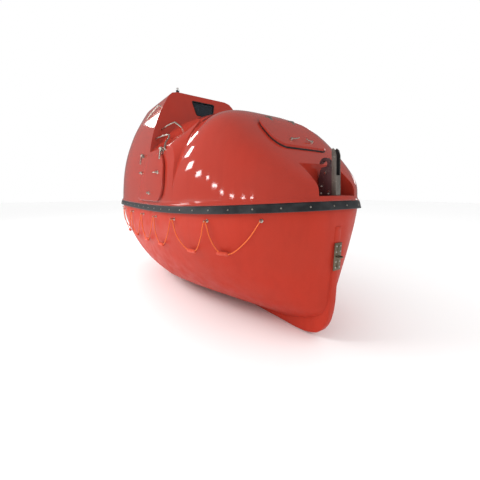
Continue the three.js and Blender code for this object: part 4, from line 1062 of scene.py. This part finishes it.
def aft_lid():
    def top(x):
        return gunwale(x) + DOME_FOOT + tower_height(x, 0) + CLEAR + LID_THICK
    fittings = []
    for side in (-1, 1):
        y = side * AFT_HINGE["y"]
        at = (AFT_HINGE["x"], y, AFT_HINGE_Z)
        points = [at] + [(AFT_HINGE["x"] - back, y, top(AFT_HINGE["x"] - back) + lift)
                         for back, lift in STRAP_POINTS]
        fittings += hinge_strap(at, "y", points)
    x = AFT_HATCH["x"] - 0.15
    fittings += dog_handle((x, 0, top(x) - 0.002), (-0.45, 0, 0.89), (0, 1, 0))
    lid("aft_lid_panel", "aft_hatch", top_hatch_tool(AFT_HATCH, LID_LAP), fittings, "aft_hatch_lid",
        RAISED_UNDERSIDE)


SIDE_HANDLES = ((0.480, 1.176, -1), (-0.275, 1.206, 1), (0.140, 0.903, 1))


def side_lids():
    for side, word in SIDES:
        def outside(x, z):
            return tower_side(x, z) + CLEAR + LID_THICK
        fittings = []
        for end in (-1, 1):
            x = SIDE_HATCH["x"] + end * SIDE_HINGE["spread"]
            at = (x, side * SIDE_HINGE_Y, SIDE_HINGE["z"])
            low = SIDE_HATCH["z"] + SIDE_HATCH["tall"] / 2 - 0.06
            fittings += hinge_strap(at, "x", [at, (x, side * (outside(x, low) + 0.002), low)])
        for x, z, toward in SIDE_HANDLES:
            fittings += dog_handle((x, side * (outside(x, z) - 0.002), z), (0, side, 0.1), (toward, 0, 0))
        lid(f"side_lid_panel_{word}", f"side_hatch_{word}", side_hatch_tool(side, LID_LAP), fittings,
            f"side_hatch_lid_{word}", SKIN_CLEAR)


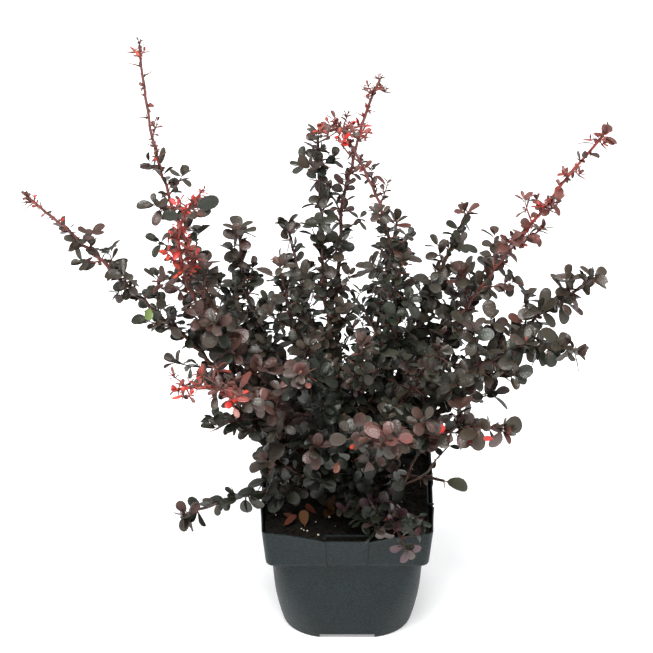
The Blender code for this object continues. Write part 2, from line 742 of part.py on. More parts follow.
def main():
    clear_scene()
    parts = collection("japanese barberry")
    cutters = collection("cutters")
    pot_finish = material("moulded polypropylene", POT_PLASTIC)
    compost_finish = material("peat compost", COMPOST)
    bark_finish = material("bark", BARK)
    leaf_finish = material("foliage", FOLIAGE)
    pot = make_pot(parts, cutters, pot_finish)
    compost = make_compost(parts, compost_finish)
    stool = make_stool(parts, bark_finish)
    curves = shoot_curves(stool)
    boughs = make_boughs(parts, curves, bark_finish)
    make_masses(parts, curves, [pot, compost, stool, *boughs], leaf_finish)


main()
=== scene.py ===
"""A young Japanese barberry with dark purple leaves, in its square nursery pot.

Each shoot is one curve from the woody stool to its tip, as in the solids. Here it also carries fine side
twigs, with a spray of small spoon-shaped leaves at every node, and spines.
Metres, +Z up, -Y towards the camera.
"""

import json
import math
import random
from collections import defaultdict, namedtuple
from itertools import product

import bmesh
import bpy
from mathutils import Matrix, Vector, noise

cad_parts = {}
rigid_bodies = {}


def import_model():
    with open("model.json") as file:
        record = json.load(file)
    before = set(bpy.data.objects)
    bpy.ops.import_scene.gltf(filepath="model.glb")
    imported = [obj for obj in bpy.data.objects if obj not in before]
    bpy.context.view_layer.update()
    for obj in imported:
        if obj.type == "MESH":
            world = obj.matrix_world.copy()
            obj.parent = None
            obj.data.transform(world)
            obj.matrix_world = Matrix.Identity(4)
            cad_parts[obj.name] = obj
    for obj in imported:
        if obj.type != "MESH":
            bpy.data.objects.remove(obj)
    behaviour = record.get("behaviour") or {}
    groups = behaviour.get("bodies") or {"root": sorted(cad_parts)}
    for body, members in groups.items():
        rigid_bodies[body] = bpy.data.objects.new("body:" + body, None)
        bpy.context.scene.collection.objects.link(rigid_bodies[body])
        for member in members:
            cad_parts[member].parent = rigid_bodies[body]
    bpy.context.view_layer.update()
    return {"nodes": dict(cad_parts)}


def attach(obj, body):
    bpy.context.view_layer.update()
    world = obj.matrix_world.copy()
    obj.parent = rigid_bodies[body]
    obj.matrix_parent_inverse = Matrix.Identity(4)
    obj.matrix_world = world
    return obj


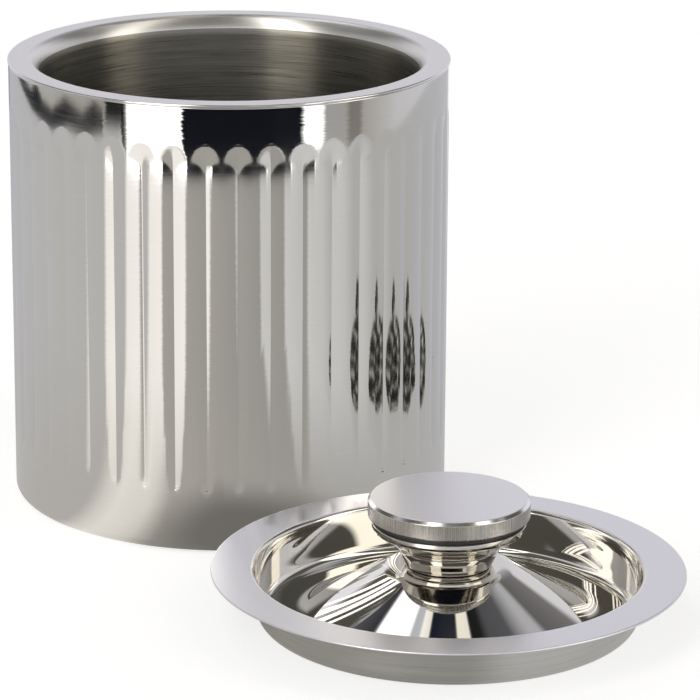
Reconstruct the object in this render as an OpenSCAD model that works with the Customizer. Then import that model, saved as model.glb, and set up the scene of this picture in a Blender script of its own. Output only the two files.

☆ ☆ ☆ ☆ ☆ ☆ ☆

What you should do: Identify the lines that hold the word "this". Copy every one of them.

Finished exercise:
Continue the three.js and Blender code for this object: part 4, from line 1062 of scene.py. This part finishes it.
The Blender code for this object continues. Write part 2, from line 742 of part.py on. More parts follow.
Reconstruct the object in this render as an OpenSCAD model that works with the Customizer. Then import that model, saved as model.glb, and set up the scene of this picture in a Blender script of its own. Output only the two files.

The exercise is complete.